Since there is no democracy in organization at the top in Russia, what about the bottom? Not much democracy there either. The local Soviets are totally dominated by Communist Party officials (usually full-time party bureaucrats) who are there to ensure that the Soviets approve all decisions which are made at a higher level. Elections to the Soviets are undemocratic: there is never more than one candidate standing for each place. The vote for that one candidate is invariably in the region of 98 per cent. Indeed, one book describes how in 1947 a candidate polled 104 per cent, in the election to his local Soviet by gaining 2,122 votes in a constituency which had only 1,617 voters. That candidate was Joseph Stalin!
Democratic Soviets never have and never will run capitalist Russia. “The dictatorship of the proletariat” is a myth. There is the dictatorship of the Communist Party. That is what the CP stands for in Britain. The Russian rulers use political power in the interests of capitalism.

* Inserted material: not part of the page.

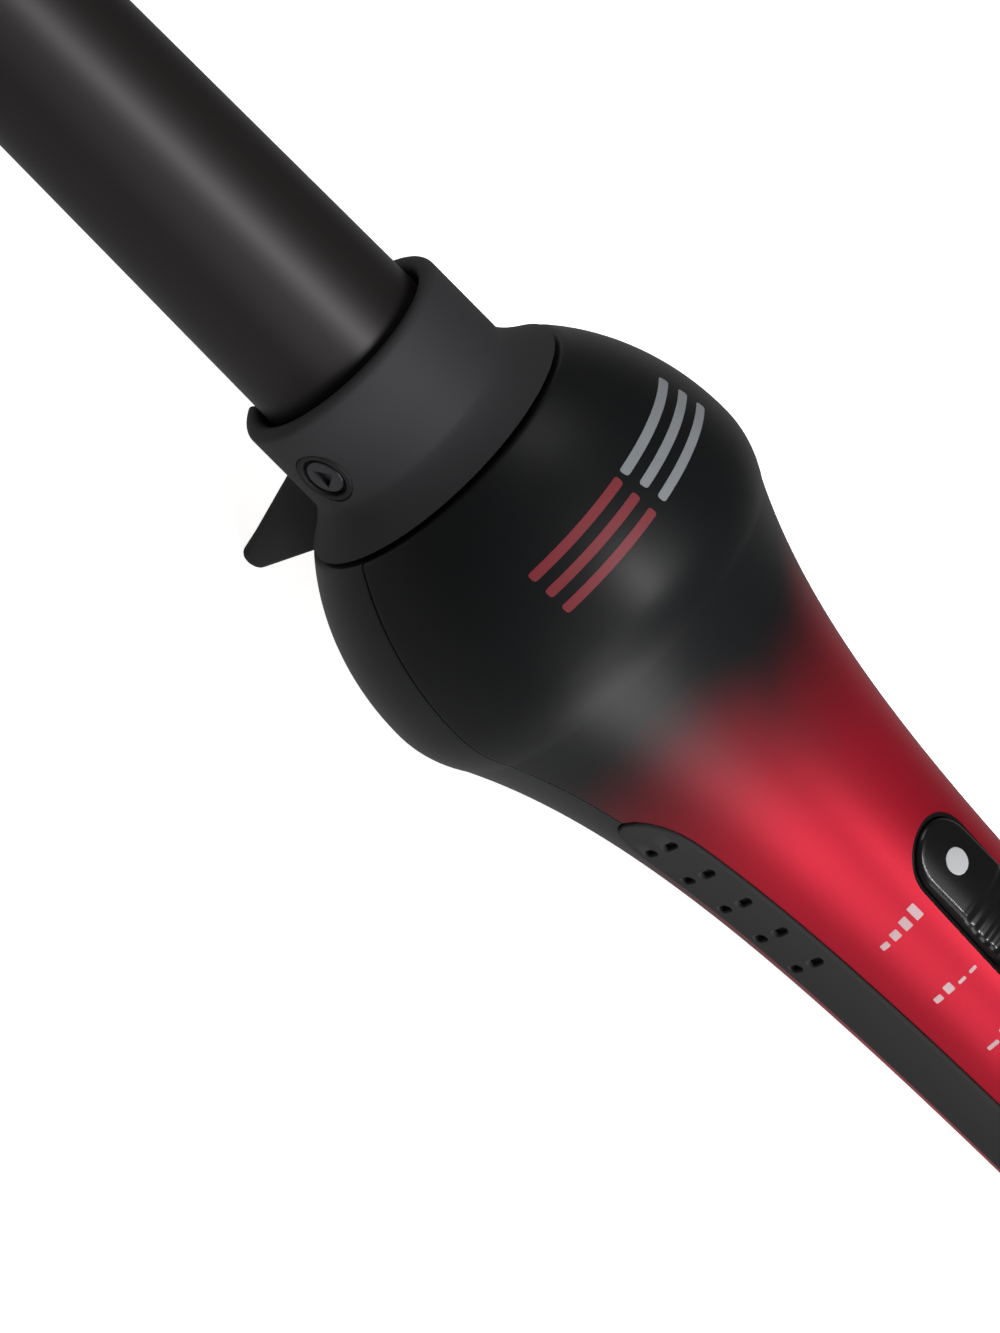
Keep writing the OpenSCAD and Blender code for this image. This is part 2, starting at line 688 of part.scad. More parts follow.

In supporting and excusing a capitalist dictatorship, the Communist Party shows quite clearly which side of the class struggle it is on. The Trotskyists, while sensibly refusing to accept Russia as an example of Socialism, try to find ways of showing that it is not capitalism either. The reason for this is that they are taking the same road as the Bolsheviks took: calling for armed struggle, believing that workers are unable to understand Socialism, committing themselves to conspiratorial leadership rather than the democratic struggle. And the same road inevitably leads to the same destination. That is the dilemma of the left. For the Socialist Party of Great Britain, which rejects Leninist Bolshevism, the road to Socialism is not littered with nasty examples of past mistakes.